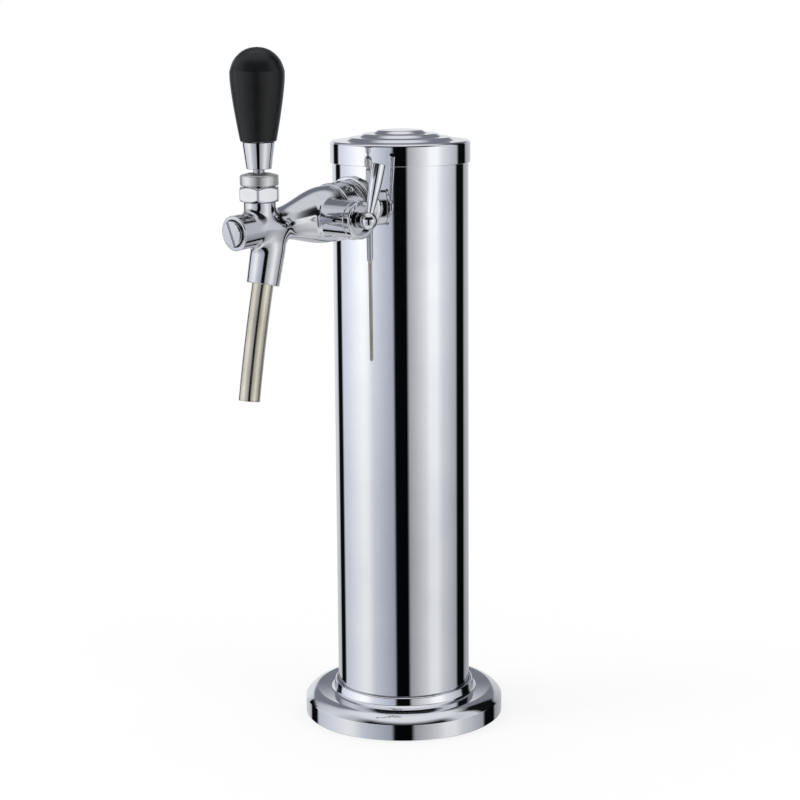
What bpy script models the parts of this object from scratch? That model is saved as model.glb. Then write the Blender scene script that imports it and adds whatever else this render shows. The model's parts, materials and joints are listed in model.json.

+++

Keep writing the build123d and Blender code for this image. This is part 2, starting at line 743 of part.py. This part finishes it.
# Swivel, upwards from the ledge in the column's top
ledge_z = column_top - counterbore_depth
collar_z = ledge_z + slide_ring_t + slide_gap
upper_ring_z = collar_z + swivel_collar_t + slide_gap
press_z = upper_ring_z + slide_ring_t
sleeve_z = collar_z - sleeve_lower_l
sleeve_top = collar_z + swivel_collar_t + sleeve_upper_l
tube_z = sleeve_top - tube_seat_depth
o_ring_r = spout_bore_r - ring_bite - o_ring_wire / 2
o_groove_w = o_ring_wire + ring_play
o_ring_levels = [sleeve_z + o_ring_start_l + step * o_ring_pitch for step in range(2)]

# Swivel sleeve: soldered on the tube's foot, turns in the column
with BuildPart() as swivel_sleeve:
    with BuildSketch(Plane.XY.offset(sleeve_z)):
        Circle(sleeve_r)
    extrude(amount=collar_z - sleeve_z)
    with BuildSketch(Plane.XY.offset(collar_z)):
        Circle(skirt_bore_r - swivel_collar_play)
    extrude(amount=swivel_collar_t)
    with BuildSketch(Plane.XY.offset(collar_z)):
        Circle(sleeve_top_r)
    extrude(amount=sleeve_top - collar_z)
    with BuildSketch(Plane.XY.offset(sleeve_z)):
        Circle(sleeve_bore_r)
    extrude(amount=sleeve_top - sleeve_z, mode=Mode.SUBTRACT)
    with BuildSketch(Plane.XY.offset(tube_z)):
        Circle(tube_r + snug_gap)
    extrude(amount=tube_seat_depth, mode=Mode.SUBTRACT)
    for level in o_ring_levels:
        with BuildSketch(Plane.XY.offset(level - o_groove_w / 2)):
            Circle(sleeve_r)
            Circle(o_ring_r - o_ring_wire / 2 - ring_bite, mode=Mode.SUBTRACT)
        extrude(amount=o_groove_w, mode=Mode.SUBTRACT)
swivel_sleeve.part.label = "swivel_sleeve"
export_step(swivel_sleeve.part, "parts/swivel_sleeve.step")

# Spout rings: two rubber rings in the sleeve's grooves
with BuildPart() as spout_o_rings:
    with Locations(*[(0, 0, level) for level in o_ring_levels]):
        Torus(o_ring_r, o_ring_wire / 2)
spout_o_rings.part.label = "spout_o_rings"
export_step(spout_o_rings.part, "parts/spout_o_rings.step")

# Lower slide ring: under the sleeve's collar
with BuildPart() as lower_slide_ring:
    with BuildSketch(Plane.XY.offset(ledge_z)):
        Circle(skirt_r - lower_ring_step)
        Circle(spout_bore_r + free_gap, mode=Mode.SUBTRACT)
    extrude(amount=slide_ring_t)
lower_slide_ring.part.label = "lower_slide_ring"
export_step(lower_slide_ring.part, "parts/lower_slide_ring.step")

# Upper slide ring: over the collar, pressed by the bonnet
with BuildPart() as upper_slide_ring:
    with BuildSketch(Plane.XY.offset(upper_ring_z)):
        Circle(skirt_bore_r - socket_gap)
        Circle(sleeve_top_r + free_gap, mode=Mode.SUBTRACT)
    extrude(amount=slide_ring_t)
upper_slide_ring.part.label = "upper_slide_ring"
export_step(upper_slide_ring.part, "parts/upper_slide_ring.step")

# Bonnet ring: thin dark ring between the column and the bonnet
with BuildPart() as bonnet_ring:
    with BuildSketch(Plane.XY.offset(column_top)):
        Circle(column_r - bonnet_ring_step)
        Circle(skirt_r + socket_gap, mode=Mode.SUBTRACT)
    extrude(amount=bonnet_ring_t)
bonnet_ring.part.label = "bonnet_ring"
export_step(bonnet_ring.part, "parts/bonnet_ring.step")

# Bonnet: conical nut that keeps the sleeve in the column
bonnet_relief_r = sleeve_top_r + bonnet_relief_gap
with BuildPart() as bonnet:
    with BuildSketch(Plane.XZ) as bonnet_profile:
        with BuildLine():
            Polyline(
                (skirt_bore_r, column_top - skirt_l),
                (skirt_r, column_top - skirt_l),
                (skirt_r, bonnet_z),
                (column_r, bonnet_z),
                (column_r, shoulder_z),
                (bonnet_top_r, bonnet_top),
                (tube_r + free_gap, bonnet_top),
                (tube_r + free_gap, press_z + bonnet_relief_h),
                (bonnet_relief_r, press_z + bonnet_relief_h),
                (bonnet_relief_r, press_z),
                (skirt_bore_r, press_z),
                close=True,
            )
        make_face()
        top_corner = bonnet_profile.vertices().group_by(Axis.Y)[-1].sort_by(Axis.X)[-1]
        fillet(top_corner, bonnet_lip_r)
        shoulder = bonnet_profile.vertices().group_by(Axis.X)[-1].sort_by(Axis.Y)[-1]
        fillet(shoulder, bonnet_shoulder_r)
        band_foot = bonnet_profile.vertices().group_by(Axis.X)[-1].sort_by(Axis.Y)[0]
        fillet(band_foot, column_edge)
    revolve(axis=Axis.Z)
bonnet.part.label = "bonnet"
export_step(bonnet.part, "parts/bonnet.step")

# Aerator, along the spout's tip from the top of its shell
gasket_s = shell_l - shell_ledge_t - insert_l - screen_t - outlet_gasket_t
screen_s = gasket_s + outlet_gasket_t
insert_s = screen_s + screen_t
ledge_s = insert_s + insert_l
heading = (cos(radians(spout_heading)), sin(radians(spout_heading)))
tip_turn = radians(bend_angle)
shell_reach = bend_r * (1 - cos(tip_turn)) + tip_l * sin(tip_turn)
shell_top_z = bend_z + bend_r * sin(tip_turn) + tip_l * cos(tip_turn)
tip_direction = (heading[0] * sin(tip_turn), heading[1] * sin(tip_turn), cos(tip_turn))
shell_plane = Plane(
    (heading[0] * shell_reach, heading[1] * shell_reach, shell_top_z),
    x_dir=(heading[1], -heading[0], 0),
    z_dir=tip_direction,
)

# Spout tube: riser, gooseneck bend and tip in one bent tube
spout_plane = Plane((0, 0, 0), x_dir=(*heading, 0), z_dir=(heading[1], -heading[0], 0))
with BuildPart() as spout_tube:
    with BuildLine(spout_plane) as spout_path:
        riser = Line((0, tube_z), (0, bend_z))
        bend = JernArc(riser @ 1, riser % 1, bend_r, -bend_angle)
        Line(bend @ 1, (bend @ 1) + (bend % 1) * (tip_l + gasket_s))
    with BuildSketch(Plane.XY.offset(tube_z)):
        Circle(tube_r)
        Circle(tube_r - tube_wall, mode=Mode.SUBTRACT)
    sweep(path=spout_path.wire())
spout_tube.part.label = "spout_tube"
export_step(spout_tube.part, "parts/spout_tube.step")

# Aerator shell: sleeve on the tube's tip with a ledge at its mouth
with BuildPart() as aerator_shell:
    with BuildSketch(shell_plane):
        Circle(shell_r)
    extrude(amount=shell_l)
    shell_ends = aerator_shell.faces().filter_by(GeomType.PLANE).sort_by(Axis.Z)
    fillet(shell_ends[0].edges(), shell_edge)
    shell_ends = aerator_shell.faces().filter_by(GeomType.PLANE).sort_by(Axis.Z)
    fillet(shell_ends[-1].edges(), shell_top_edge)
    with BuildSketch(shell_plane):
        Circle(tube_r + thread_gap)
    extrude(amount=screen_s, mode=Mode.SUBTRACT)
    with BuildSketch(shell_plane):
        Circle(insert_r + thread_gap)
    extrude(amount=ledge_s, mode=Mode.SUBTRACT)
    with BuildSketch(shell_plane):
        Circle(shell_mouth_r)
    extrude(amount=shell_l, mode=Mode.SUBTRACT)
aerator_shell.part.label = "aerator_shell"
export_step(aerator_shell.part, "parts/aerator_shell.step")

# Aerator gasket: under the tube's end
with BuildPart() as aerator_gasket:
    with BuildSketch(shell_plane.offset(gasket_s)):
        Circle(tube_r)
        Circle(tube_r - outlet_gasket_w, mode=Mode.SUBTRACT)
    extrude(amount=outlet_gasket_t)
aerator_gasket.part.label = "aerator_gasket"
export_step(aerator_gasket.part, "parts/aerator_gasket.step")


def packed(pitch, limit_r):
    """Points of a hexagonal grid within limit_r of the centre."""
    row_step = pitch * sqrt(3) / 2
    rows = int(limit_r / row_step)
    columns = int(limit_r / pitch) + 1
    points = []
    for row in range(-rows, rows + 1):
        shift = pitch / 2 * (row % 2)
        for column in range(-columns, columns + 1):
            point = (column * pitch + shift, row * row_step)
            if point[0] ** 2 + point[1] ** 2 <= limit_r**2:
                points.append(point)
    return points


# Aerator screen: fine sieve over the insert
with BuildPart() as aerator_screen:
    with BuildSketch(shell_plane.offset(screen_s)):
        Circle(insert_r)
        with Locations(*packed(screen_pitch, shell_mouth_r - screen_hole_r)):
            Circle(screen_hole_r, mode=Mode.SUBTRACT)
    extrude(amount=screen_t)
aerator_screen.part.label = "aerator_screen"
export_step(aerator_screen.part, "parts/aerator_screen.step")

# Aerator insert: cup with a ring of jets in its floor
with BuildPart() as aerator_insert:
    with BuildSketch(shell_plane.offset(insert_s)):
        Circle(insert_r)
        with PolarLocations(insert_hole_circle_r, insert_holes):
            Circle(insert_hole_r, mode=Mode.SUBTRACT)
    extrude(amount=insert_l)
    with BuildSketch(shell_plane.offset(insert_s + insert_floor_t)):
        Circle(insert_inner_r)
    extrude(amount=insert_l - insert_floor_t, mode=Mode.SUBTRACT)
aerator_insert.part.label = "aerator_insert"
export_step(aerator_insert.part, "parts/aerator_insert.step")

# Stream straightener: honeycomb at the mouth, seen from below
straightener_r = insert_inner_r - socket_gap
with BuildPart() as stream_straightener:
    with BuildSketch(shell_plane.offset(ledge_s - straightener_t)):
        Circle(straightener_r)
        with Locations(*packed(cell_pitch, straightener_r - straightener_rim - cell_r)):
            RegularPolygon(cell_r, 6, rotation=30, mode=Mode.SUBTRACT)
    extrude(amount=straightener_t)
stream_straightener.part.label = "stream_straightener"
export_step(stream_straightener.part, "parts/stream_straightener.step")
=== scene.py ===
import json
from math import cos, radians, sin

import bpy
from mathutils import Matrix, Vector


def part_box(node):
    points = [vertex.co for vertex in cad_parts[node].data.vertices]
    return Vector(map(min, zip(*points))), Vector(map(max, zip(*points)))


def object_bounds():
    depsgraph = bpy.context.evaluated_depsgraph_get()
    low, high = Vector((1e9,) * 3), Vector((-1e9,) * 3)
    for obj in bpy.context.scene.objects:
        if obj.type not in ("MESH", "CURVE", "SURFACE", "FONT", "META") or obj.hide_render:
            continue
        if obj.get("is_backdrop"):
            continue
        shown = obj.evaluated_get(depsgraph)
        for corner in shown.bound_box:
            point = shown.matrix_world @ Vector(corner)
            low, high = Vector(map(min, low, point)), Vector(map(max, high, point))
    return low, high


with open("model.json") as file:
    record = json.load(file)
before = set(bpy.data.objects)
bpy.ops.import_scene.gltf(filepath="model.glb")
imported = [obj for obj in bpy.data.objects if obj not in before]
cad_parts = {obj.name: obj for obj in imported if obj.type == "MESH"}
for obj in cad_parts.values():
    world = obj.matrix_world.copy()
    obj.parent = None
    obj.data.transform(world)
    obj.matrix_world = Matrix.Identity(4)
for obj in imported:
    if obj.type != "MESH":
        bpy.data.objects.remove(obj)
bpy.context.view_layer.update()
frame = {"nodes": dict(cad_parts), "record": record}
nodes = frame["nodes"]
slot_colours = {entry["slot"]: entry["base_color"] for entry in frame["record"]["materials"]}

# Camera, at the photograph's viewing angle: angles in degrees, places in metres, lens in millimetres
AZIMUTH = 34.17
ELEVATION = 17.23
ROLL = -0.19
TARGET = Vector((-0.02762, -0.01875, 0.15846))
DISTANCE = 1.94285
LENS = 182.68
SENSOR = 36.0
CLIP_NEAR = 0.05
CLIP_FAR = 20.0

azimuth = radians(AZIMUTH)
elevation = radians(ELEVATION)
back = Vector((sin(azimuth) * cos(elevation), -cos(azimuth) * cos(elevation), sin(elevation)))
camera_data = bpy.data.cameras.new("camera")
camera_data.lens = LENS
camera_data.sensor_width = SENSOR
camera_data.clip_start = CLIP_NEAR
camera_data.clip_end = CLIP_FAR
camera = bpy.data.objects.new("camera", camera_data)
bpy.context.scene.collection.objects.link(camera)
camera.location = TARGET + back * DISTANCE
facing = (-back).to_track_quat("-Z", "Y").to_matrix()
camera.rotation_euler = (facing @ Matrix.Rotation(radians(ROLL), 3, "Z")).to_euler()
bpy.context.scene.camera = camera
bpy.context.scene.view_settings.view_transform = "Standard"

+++

• [GIVEN EXERCISE]: Above are the records; from them, give again exactly the lines from the one containing "# Aerator insert: cup" to the one containing "return low, high", both lines included, and nothing more.

• [SOLUTION FOR THIS PROBLEM]:
# Aerator insert: cup with a ring of jets in its floor
with BuildPart() as aerator_insert:
    with BuildSketch(shell_plane.offset(insert_s)):
        Circle(insert_r)
        with PolarLocations(insert_hole_circle_r, insert_holes):
            Circle(insert_hole_r, mode=Mode.SUBTRACT)
    extrude(amount=insert_l)
    with BuildSketch(shell_plane.offset(insert_s + insert_floor_t)):
        Circle(insert_inner_r)
    extrude(amount=insert_l - insert_floor_t, mode=Mode.SUBTRACT)
aerator_insert.part.label = "aerator_insert"
export_step(aerator_insert.part, "parts/aerator_insert.step")

# Stream straightener: honeycomb at the mouth, seen from below
straightener_r = insert_inner_r - socket_gap
with BuildPart() as stream_straightener:
    with BuildSketch(shell_plane.offset(ledge_s - straightener_t)):
        Circle(straightener_r)
        with Locations(*packed(cell_pitch, straightener_r - straightener_rim - cell_r)):
            RegularPolygon(cell_r, 6, rotation=30, mode=Mode.SUBTRACT)
    extrude(amount=straightener_t)
stream_straightener.part.label = "stream_straightener"
export_step(stream_straightener.part, "parts/stream_straightener.step")
=== scene.py ===
import json
from math import cos, radians, sin

import bpy
from mathutils import Matrix, Vector


def part_box(node):
    points = [vertex.co for vertex in cad_parts[node].data.vertices]
    return Vector(map(min, zip(*points))), Vector(map(max, zip(*points)))


def object_bounds():
    depsgraph = bpy.context.evaluated_depsgraph_get()
    low, high = Vector((1e9,) * 3), Vector((-1e9,) * 3)
    for obj in bpy.context.scene.objects:
        if obj.type not in ("MESH", "CURVE", "SURFACE", "FONT", "META") or obj.hide_render:
            continue
        if obj.get("is_backdrop"):
            continue
        shown = obj.evaluated_get(depsgraph)
        for corner in shown.bound_box:
            point = shown.matrix_world @ Vector(corner)
            low, high = Vector(map(min, low, point)), Vector(map(max, high, point))
    return low, high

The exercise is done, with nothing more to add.